» **INSTRUCTIONS FOR THE TASK**
Transcribe only the lines of the listing below from the one holding "living_hinge(milky)" through the one holding "before = set(bpy.data.objects)", inclusive, without any change.

» **STORED DATA**
◇ ◇ ◇

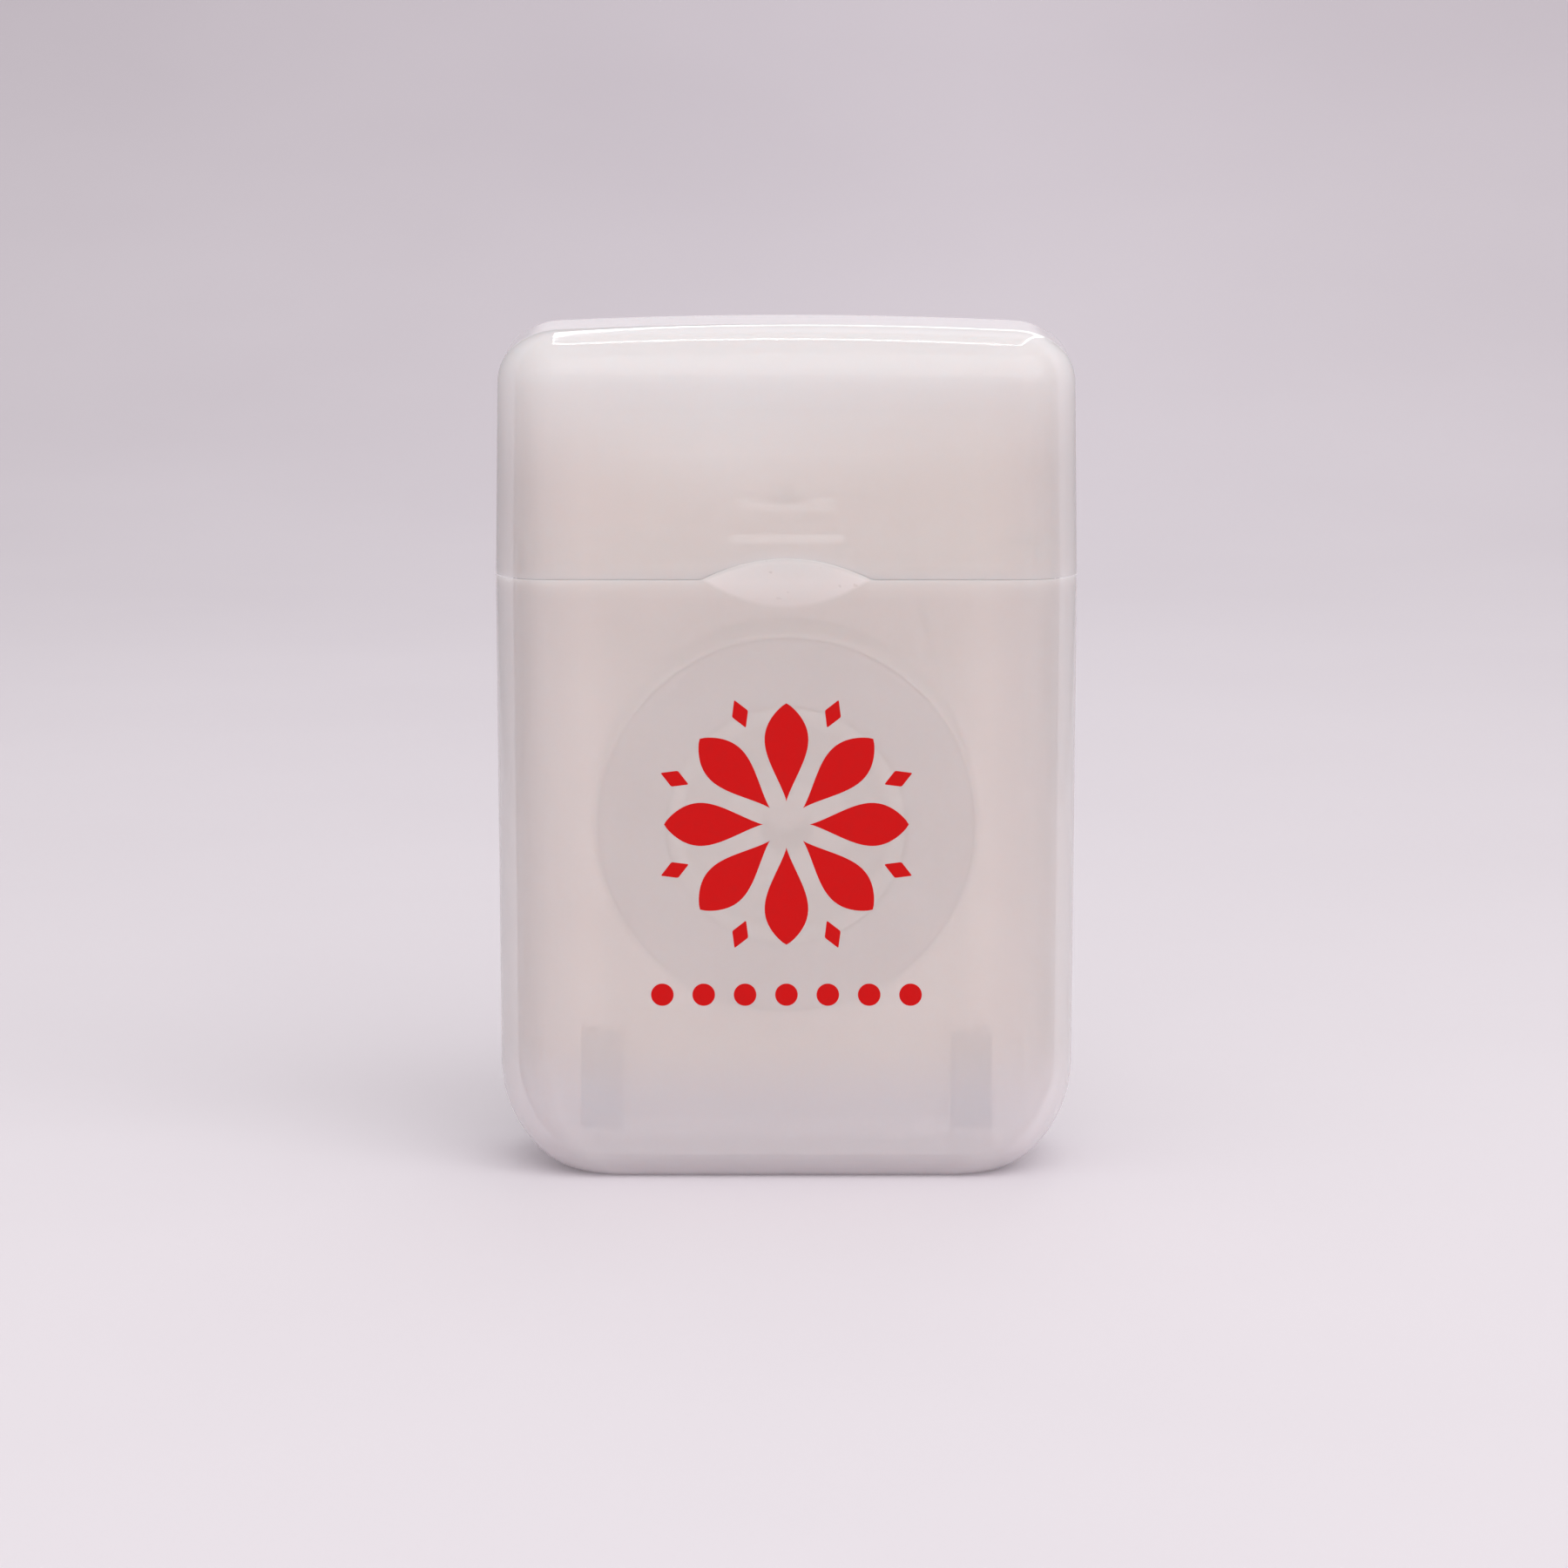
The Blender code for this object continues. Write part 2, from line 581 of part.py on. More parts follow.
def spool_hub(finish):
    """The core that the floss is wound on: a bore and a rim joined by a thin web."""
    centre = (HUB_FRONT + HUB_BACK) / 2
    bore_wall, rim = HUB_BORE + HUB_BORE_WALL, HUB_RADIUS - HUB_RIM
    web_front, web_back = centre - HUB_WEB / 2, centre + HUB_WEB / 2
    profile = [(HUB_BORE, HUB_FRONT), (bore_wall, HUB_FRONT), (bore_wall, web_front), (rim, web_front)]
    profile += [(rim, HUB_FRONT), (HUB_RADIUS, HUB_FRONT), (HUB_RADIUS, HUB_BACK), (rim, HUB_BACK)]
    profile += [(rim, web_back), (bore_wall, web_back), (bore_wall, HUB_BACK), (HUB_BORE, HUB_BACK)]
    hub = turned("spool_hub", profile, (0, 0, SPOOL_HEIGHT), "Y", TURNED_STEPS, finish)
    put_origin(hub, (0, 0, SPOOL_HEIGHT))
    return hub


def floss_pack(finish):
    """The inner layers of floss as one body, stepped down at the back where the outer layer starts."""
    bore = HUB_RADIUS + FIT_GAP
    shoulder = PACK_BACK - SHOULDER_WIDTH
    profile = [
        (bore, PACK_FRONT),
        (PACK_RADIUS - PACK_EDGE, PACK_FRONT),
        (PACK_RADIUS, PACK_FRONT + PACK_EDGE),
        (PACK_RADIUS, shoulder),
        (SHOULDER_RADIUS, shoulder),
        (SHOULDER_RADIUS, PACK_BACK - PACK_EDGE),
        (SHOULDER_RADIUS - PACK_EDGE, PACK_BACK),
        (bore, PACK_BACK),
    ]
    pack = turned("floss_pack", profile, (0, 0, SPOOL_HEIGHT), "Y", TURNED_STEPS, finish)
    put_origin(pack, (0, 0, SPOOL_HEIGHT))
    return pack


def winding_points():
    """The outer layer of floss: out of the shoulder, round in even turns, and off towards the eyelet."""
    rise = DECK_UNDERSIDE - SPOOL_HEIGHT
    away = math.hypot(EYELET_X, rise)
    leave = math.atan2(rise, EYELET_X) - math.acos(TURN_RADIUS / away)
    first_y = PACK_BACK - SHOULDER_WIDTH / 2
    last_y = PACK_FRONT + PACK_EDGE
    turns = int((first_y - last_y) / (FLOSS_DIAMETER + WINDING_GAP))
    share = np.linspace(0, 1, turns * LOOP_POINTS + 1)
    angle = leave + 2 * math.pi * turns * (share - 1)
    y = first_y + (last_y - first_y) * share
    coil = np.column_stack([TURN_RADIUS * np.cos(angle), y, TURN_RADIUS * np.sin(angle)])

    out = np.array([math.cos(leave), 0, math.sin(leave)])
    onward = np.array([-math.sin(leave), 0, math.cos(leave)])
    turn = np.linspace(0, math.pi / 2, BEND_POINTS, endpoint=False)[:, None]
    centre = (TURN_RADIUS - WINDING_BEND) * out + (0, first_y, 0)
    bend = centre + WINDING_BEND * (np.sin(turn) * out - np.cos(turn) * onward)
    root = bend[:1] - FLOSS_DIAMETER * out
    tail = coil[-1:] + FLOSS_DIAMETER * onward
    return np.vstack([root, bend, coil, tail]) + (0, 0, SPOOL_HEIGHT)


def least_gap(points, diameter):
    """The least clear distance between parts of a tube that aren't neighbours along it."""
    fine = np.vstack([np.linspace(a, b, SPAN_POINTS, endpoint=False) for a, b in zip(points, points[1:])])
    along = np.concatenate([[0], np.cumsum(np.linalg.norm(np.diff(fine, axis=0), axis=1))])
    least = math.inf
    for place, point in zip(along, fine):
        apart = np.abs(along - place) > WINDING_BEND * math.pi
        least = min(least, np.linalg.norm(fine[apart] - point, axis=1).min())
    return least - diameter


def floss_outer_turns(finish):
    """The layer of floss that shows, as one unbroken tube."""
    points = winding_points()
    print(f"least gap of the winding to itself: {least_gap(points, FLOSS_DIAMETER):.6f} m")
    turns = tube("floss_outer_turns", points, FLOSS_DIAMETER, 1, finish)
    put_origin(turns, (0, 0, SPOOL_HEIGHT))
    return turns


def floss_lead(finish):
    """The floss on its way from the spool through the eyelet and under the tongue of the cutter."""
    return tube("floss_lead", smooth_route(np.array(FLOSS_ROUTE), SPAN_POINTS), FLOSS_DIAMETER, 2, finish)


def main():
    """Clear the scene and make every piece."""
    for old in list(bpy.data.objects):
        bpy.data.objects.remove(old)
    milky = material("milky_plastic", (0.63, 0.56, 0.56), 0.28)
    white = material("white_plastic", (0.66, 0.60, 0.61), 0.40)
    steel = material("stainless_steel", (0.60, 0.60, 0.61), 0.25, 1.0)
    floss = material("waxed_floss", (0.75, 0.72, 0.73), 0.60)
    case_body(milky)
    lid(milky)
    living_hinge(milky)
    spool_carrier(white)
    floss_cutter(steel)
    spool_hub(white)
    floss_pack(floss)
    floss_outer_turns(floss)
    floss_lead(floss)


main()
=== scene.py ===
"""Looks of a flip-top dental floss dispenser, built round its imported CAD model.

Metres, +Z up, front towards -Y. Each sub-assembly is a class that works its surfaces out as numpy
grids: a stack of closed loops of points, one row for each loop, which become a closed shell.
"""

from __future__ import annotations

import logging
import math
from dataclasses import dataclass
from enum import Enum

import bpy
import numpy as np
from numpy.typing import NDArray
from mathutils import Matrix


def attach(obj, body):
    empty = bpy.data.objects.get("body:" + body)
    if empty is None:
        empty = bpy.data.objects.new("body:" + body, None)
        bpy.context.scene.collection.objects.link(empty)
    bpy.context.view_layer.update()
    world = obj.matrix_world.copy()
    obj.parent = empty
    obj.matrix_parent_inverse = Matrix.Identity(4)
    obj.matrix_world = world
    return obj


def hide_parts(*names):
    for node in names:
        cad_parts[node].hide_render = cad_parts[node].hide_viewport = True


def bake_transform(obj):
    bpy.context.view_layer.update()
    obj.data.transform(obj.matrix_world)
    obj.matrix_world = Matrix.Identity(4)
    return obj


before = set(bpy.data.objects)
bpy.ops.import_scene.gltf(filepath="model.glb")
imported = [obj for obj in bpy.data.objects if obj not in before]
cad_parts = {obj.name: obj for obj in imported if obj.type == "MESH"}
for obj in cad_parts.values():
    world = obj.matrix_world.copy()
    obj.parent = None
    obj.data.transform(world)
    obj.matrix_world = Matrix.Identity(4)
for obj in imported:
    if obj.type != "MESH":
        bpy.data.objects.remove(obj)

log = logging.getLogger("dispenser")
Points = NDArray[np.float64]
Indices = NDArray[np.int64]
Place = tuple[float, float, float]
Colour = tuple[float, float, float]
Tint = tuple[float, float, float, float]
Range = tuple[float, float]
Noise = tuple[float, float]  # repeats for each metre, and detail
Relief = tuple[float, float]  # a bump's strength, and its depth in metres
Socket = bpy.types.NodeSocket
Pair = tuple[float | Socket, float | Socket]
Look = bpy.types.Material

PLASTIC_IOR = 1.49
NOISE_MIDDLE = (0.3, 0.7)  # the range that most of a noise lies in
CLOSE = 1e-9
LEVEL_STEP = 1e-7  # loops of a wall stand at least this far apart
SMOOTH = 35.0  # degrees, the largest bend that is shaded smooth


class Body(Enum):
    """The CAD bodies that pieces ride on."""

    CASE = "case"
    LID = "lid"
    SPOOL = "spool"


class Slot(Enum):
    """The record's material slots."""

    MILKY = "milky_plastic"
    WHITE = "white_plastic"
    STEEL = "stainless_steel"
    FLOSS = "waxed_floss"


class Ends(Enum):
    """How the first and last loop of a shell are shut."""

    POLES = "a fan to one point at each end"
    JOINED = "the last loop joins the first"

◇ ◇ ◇

» **RESULT FOR THIS TASK**
    living_hinge(milky)
    spool_carrier(white)
    floss_cutter(steel)
    spool_hub(white)
    floss_pack(floss)
    floss_outer_turns(floss)
    floss_lead(floss)


main()
=== scene.py ===
"""Looks of a flip-top dental floss dispenser, built round its imported CAD model.

Metres, +Z up, front towards -Y. Each sub-assembly is a class that works its surfaces out as numpy
grids: a stack of closed loops of points, one row for each loop, which become a closed shell.
"""

from __future__ import annotations

import logging
import math
from dataclasses import dataclass
from enum import Enum

import bpy
import numpy as np
from numpy.typing import NDArray
from mathutils import Matrix


def attach(obj, body):
    empty = bpy.data.objects.get("body:" + body)
    if empty is None:
        empty = bpy.data.objects.new("body:" + body, None)
        bpy.context.scene.collection.objects.link(empty)
    bpy.context.view_layer.update()
    world = obj.matrix_world.copy()
    obj.parent = empty
    obj.matrix_parent_inverse = Matrix.Identity(4)
    obj.matrix_world = world
    return obj


def hide_parts(*names):
    for node in names:
        cad_parts[node].hide_render = cad_parts[node].hide_viewport = True


def bake_transform(obj):
    bpy.context.view_layer.update()
    obj.data.transform(obj.matrix_world)
    obj.matrix_world = Matrix.Identity(4)
    return obj


before = set(bpy.data.objects)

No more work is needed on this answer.